▶ [Dataset content]:
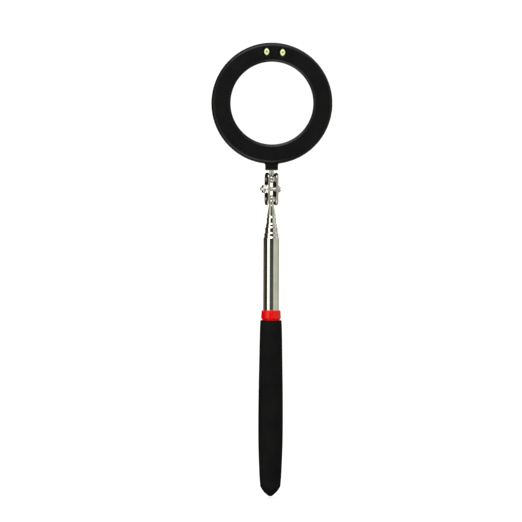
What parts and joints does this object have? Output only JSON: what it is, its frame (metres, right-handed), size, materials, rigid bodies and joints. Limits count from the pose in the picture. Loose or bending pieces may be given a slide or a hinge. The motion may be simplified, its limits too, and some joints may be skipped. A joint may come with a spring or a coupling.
{
  "type": "telescoping inspection mirror",
  "caption": "Round lighted inspection mirror on a telescoping chromed wand, with a double ball clamp behind the head and a soft black grip with a red collar",
  "frame": {"origin": "on the wand's axis, at the middle of the grip's length", "axes": "+Z runs from the handle to the mirror, the mirror faces -Y, and +X is to the right as one looks at the mirror"},
  "size_m": [0.0764, 0.0156, 0.286],
  "materials": {
    "grip_rubber": "soft matte black",
    "red_plastic": "glossy red",
    "black_plastic": "satin black",
    "chrome_tube": "polished plating",
    "plated_steel": "bright plating",
    "plated_plate": "bright plating on pressed sheet",
    "mirror_glass": "silvered glass",
    "foam_pad": "closed foam",
    "board_green": "solder mask",
    "led_lens": "clear lens over a pale chip",
    "cell_steel": "stamped steel",
    "spring_brass": "spring temper",
    "dark_screw": "black zinc",
    "switch_plastic": "moulded black"
  },
  "bodies": {
    "handle": {"handle_grip": "grip_rubber", "grip_collar": "red_plastic", "tube_end_plug": "black_plastic", "outer_tube": "chrome_tube"},
    "section_1": {"tube_section_1": "chrome_tube", "slide_bush_1": "spring_brass"},
    "section_2": {"tube_section_2": "chrome_tube", "slide_bush_2": "spring_brass"},
    "section_3": {"tube_section_3": "chrome_tube", "slide_bush_3": "spring_brass"},
    "section_4": {"tube_section_4": "chrome_tube", "slide_bush_4": "spring_brass"},
    "section_5": {"tube_section_5": "chrome_tube", "slide_bush_5": "spring_brass", "tip_ferrule": "chrome_tube"},
    "tip_stud": {"tip_ball_stud": "plated_steel"},
    "clamp": {"clamp_plate_left": "plated_plate", "clamp_plate_right": "plated_plate", "clamp_nut": "plated_steel"},
    "screw": {"clamp_screw": "plated_steel"},
    "head_stud": {"head_ball_stud": "plated_steel", "stud_nut": "plated_steel"},
    "head": {"front_bezel": "black_plastic", "rear_housing": "black_plastic", "mirror_glass": "mirror_glass", "mirror_pad": "foam_pad", "inner_tray": "black_plastic", "circuit_board": "board_green", "led_left": "led_lens", "led_right": "led_lens", "coin_cell_left": "cell_steel", "coin_cell_right": "cell_steel", "cell_contact_left": "spring_brass", "cell_contact_right": "spring_brass", "housing_screws": "dark_screw", "switch_body": "cell_steel"},
    "switch": {"switch_knob": "switch_plastic"},
    "door": {"battery_door": "black_plastic", "battery_door_screw": "dark_screw", "cell_bridge": "spring_brass"}
  },
  "joints": [
    {"name": "tube_slide_1", "type": "slide", "parent": "handle", "child": "section_1", "axis": [0, 0, 1], "range_m": [0, 0.118]},
    {"name": "tube_slide_2", "type": "slide", "parent": "section_1", "child": "section_2", "axis": [0, 0, 1], "range_m": [0, 0.118]},
    {"name": "tube_slide_3", "type": "slide", "parent": "section_2", "child": "section_3", "axis": [0, 0, 1], "range_m": [0, 0.118]},
    {"name": "tube_slide_4", "type": "slide", "parent": "section_3", "child": "section_4", "axis": [0, 0, 1], "range_m": [0, 0.118]},
    {"name": "tube_slide_5", "type": "slide", "parent": "section_4", "child": "section_5", "axis": [0, 0, 1], "range_m": [0, 0.118]},
    {"name": "tip_swivel", "type": "hinge", "parent": "section_5", "child": "tip_stud", "pos_m": [0, 0, 0.132], "axis": [0, 0, 1], "continuous": true},
    {"name": "clamp_tilt", "type": "hinge", "parent": "tip_stud", "child": "clamp", "pos_m": [0, 0, 0.132], "axis": [0.9563, 0.2924, 0], "range_deg": [-90, 90]},
    {"name": "clamp_screw_turn", "type": "hinge", "parent": "clamp", "child": "screw", "pos_m": [0, 0, 0.13835], "axis": [0.9563, 0.2924, 0], "range_deg": [-180, 30]},
    {"name": "head_tilt", "type": "hinge", "parent": "clamp", "child": "head_stud", "pos_m": [0, 0, 0.1447], "axis": [-0.9563, -0.2924, 0], "range_deg": [-90, 90]},
    {"name": "head_swivel", "type": "hinge", "parent": "head_stud", "child": "head", "pos_m": [0, 0, 0.1447], "axis": [0, 0, 1], "continuous": true},
    {"name": "light_switch", "type": "slide", "parent": "head", "child": "switch", "axis": [1, 0, 0], "range_m": [0, 0.0025]},
    {"name": "battery_door_lift", "type": "slide", "parent": "head", "child": "door", "axis": [0, 1, 0], "range_m": [0, 0.012]}
  ]
}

▶ [Short problem]: On how many lines does the word "materials" appear? Answer with only the number.

▶ [Response]: 2